Saturday, August 06, 2011

Cooverthon: "Pinocchio in Venice"


"Pinocchio in Venice" (1991) was the first Robert Coover novel I read. Having just finished it now for the third time -- and in the midst of a chronological re-reading of all his books -- I can best sum it up as...weird.

It's "weird" because it's an uneasy mixture of his already well-established styles, and because it comes perilously close to actually "saying something," which few of his books ever do. I'm not entirely sure WHAT (if anything) it is trying to say, but if you pressed a gun to my head and demanded a moral, I might just say: "Selfish prigs are bound to suffer, both outside (because people resent their priggishness) and inside (because prigs cannot achieve the high standards they set for themselves)."

Part of the book is -- simply -- a playful reinterpretation of the Pinocchio story. By claiming that all of Pinocchio's adventures (somehow) happened in Venice, Coover can push the well-known character (now an ancient and venerable scholar) through all of his old haunts, where his friends and enemies are far more complex than we'd ever thought. Coover takes the black-and-white morality of the original book and applies it gruesomely to the more "human" characters in Venice, and suddenly the Blue Fairy's moral lessons and Pinocchio's upstanding actions seem as sinister as...well, moral ideologues really ARE in real life, when their beliefs collide with flesh-and-blood.

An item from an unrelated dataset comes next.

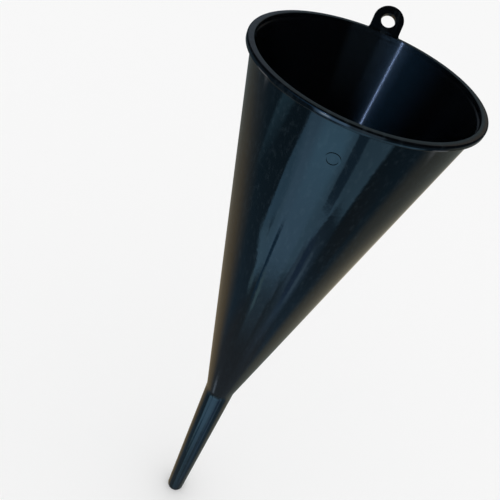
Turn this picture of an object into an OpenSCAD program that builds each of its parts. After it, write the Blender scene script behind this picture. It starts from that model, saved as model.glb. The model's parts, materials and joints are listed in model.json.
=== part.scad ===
// Long-reach pouring funnel, a single moulding in black plastic.
// Its sections are separate solids that meet face to face.
// +Z runs up the funnel's axis, from the centre of the outlet (z = 0) to the mouth.
// The hang loop is on the +Y side and the mould mark is opposite it, on the -Y side.

/* [Overall] */
// Overall length, from the outlet to the top of the rim
total_length = 455; // [340:1:600]
// Outer diameter of the rim flange
mouth_dia = 125; // [95:1:180]
// Length of the spout, from the outlet to the neck
spout_length = 175; // [100:1:260]
// Outer diameter at the neck, where the cone meets the spout
neck_dia = 23; // [19:0.5:34]
// Outer diameter at the outlet
outlet_dia = 15; // [11:0.5:18]

/* [Wall] */
// Wall thickness of the cone, neck and spout
wall = 1.6; // [1.2:0.1:2.6]
// Wall thickness at the outlet
outlet_wall = 1.5; // [1.1:0.1:2.4]
// Length of the straight bore at the outlet
outlet_land = 10; // [4:0.5:20]
// Radius on the outlet's outer edge, up to two thirds of its wall
outlet_round = 0.8; // [0.2:0.1:1.6]
// Radius of the bend in the wall at the neck
neck_bend = 50; // [15:1:120]

/* [Rim] */
// Height of the band that stands out round the mouth
rim_height = 2.8; // [2.2:0.1:6]
// How far the band stands out from the cone
rim_overhang = 2.8; // [2:0.1:6]
// Height of the wall below the band that belongs to the rim
rim_collar = 1.5; // [1:0.1:4]
// Radius on the band's outer top edge
rim_round = 1; // [0.3:0.1:1.5]
// Radius on the band's lower edge
rim_under_round = 0.4; // [0.2:0.1:0.6]
// Depth of the straight lip inside the mouth
lip_depth = 2.4; // [1:0.1:2.6]
// Width of the sloped step under that lip
lip_step = 0.6; // [0.2:0.1:0.8]
// Radius on the mouth's inner edge
lip_round = 0.5; // [0.2:0.1:1]

/* [Hang loop] */
// Diameter of the hanging hole
hole_dia = 8.4; // [6:0.2:14]
// Width of the band of plastic round the hole
loop_band = 4.6; // [3:0.1:8]
// Plastic between the rim and the hole, along the loop
loop_root = 2.8; // [1.5:0.1:8]
// Thickness of the loop
loop_thick = 3; // [2:0.1:4]
// Tilt of the loop, up from the plane of the rim
loop_tilt = 45; // [15:1:60]
// Radius of the fillets where the loop meets the rim
loop_fillet = 3; // [1:0.5:5]

/* [Mould mark] */
// Diameter of the raised blank ring
mark_dia = 7.5; // [4:0.5:14]
// Width of the ring's line
mark_line = 0.9; // [0.4:0.1:1.5]
// Height of the ring above the cone's wall
mark_raise = 0.3; // [0.2:0.1:1]
// Distance of the ring's centre below the top of the rim
mark_drop = 21.5; // [14:0.5:60]

/* [Hidden] */
$fn = 144;
plastic = "#14181f";

// Radii on the outer wall
mouth_r = mouth_dia / 2;
neck_r = neck_dia / 2;
outlet_r = outlet_dia / 2;

// The cone's outer wall runs straight on to the underside of the band, and its last stretch is the rim's collar
band_z = total_length - rim_height;
cone_top_z = band_z - rim_collar;

// Slopes of the outer wall from the axis
cone_slope = atan((mouth_r - rim_overhang - neck_r) / (band_z - spout_length));
spout_slope = atan((neck_r - outlet_r) / spout_length);

// Outer radius of the spout, and outer and inner radius of the cone, at a height
function spout_r(z) = outlet_r + z * tan(spout_slope);
function cone_r(z) = neck_r + (z - spout_length) * tan(cone_slope);
function cone_inner_r(z) = cone_r(z) - wall / cos(cone_slope);

// Unit directions along a wall of a given slope, and square to it, away from the axis
function along(slope) = [sin(slope), cos(slope)];
function outward(slope) = [cos(slope), -sin(slope)];

// The bend touches both straight walls this far from the corner between them
bend_reach = neck_bend * tan((cone_slope - spout_slope) / 2);
neck_corner = [neck_r, spout_length];
bend_low = neck_corner - bend_reach * along(spout_slope);
bend_high = neck_corner + bend_reach * along(cone_slope);
bend_centre = bend_low + neck_bend * outward(spout_slope);

// Straight bore at the outlet, and the rounding that its wall leaves room for
bore_r = outlet_r - outlet_wall;
outlet_edge_r = min(outlet_round, outlet_wall * 2 / 3);

// Lip inside the mouth
step_z = total_length - lip_depth - lip_step;
lip_r = cone_inner_r(step_z) + lip_step;

// Hang loop, measured in its own plane from the rim's outer edge
hole_r = hole_dia / 2;
loop_r = hole_r + loop_band;
loop_centre = hole_r + loop_root;
fillet_x = loop_r + loop_fillet;
// The fillets end just inside the rim's edge, which falls away to each side of the loop
fillet_tuck = 0.2;
rim_fall = mouth_r - sqrt(mouth_r ^ 2 - fillet_x ^ 2);
fillet_y = loop_fillet - fillet_tuck - rim_fall / cos(loop_tilt);

// How far cutting shapes run past what they cut
past = 1;

// Corner of a square edge, to take away from a section for a rounding of radius r.
// The corner is at the origin, and sx and sy point into the section.
module edge_round(r, sx, sy)
    mirror([sx < 0 ? 1 : 0, 0])
        mirror([0, sy < 0 ? 1 : 0])
            difference() {
                translate([-past, -past])
                    square(r + past);
                translate([r, r])
                    circle(r);
            }

// Long thin-walled body, square-ended at the neck and level at the rim
module cone()
    color(plastic)
        rotate_extrude()
            polygon([
                bend_high,
                [cone_r(cone_top_z), cone_top_z],
                [cone_inner_r(cone_top_z), cone_top_z],
                bend_high - wall * outward(cone_slope)
            ]);

// Ring where the wall bends from the cone into the spout, with both faces round one centre
module neck()
    color(plastic)
        rotate_extrude()
            intersection() {
                translate(bend_centre)
                    difference() {
                        circle(neck_bend + wall, $fn = 720);
                        circle(neck_bend, $fn = 720);
                    }
                polygon([
                    bend_centre,
                    bend_centre - 2 * neck_bend * outward(spout_slope),
                    bend_centre - 2 * neck_bend * outward(cone_slope)
                ]);
            }

// Slender tapered tube
module spout()
    color(plastic)
        rotate_extrude()
            polygon([
                [bore_r, outlet_land],
                [spout_r(outlet_land), outlet_land],
                bend_low,
                bend_low - wall * outward(spout_slope)
            ]);

// End of the spout, with a straight bore and a rounded outer edge
module outlet_tip()
    color(plastic)
        rotate_extrude()
            difference() {
                polygon([
                    [bore_r, 0],
                    [outlet_r, 0],
                    [outlet_r, outlet_edge_r],
                    [spout_r(outlet_land), outlet_land],
                    [bore_r, outlet_land]
                ]);
                translate([outlet_r, 0])
                    edge_round(outlet_edge_r, -1, 1);
            }

// Band round the mouth, on a short collar of the cone's wall
module rim_flange()
    color(plastic)
        rotate_extrude()
            difference() {
                polygon([
                    [cone_inner_r(cone_top_z), cone_top_z],
                    [cone_r(cone_top_z), cone_top_z],
                    [cone_r(band_z), band_z],
                    [mouth_r, band_z],
                    [mouth_r, total_length],
                    [lip_r, total_length],
                    [lip_r, step_z + lip_step],
                    [cone_inner_r(step_z), step_z]
                ]);
                translate([mouth_r, total_length])
                    edge_round(rim_round, -1, -1);
                translate([mouth_r, band_z])
                    edge_round(rim_under_round, -1, 1);
                translate([lip_r, total_length])
                    edge_round(lip_round, 1, -1);
            }

// Flat outline of the loop: x across it, y outward from the rim's edge
module loop_outline() {
    root_depth = 3 * loop_fillet;
    difference() {
        union() {
            translate([0, loop_centre])
                circle(loop_r);
            translate([-loop_r, -root_depth])
                square([2 * loop_r, root_depth + loop_centre]);
        }
        translate([0, loop_centre])
            circle(hole_r);
    }
    for (side = [0, 1])
        mirror([side, 0])
            difference() {
                translate([loop_r, -root_depth])
                    square([loop_fillet, root_depth + fillet_y]);
                translate([fillet_x, fillet_y])
                    circle(loop_fillet);
            }
}

// Eyelet on the back of the rim. Its root is cut to the band's outer face and underside.
module hang_loop()
    color(plastic)
        difference() {
            translate([0, mouth_r, total_length])
                rotate([loop_tilt, 0, 0])
                    translate([0, 0, -loop_thick])
                        linear_extrude(loop_thick)
                            loop_outline();
            translate([0, 0, band_z - loop_r])
                cylinder(r = mouth_r, h = rim_height + 3 * loop_r);
            translate([-mouth_r, 0, band_z - 2 * loop_r])
                cube([mouth_dia, mouth_dia, 2 * loop_r]);
        }

// Blank ring on the cone, standing square to the wall and seated on its curve
module mould_mark() {
    mark_z = total_length - mark_drop;
    depth = 2 * mark_raise;
    color(plastic)
        difference() {
            translate([0, -cone_r(mark_z), mark_z])
                rotate([90 + cone_slope, 0, 0])
                    translate([0, 0, -depth])
                        difference() {
                            cylinder(d = mark_dia, h = depth + mark_raise);
                            translate([0, 0, -past])
                                cylinder(d = mark_dia - 2 * mark_line, h = depth + mark_raise + 2 * past);
                        }
            translate([0, 0, spout_length])
                cylinder(r1 = neck_r, r2 = cone_r(cone_top_z), h = cone_top_z - spout_length, $fn = 1440);
        }
}

cone();
rim_flange();
neck();
spout();
outlet_tip();
hang_loop();
mould_mark();
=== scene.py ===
"""Long-reach pouring funnel in glossy black plastic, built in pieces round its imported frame."""

import json
import math

import bpy
from mathutils import Matrix, Vector


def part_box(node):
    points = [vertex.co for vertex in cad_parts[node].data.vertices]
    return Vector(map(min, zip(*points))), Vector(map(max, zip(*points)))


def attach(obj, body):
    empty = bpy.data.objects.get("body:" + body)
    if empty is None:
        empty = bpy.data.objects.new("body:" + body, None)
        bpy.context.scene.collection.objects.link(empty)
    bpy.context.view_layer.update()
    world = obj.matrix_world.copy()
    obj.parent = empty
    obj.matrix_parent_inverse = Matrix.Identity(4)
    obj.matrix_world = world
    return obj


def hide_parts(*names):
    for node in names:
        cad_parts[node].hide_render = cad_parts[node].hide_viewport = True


bl_info = {
    "name": "Long-reach funnel",
    "version": (1, 0, 0),
    "blender": (4, 5, 0),
    "location": "3D View > Sidebar > Funnel",
    "description": "Turns, shapes and finishes the pieces of a long-reach pouring funnel",
    "category": "Object",
}

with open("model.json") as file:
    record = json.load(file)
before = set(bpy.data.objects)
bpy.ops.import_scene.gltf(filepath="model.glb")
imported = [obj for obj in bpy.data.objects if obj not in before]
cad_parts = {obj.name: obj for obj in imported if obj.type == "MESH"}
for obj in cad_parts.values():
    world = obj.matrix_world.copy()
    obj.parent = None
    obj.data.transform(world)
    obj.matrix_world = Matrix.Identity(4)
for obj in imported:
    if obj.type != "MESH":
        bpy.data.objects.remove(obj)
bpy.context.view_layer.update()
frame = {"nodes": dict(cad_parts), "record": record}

MM = 0.001
UP = Vector((0, 0, 1))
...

The book's first third is in Coover's "languid phantasmagorical" style, wherein Pinocchio -- returned to wintry Venice to write a manifesto which summarizes all his moral precepts -- suffers a series of terrible indignities, either thanks to long-ago villains or his own personal failings (which might best be summarized as lust, ease of distraction, and an unyielding priggishness). This style also returns in the final third, which is more "frantic phantasmagorical," wherein Pinocchio's sins REALLY come out to get him. And...err...he gets baked into a donkey-shaped pizza.

It's the section between these two thirds that I've never really liked, mainly consisting of meditations on art and theatre, subjects which Coover has been dabbling in since "The Public Burning." It reads like an essay and a "guidebook to Venice," made even more tedious by the fact that the protagonist has been rendered totally immobile through most of it. Many of Robert Coovers novels seem to be about 15% too long, but while in other cases this tends to manifest as a protracted ending which tries to cover its tracks by being as ambiguous as possible, in "Pinocchio and Venice" the extraneous pages are all in the middle, and caused -- perhaps -- by Coover trying to say too much.

Then there's the ending, the final chapter which -- after 300 pages of playful allegory and abstract theorizing -- is an ACTUAL HONEST-TO-GOODNESS STORY. It contains exposition and straight-forward revelation. It's beautiful and moody and strange, yes, but it also adds to the book's confusion as a whole: if there was never supposed to be a point, why did it end like that? If there WAS supposed to be a point...what was it?

At its best, "Pinocchio in Venice" is an adventure story, overlaying a deconstruction of the original children's book, and also combining the unrealistic morality of the children's book with the facts of the real world. At its worst it's...well, an awkward partnering of those "best" elements with dense art criticism interspersed with repetitive action sequences. I wouldn't consider it to be an essential Robert Coover book, necessarily, but it's an interesting experiment nonetheless (and darn fun when it works!)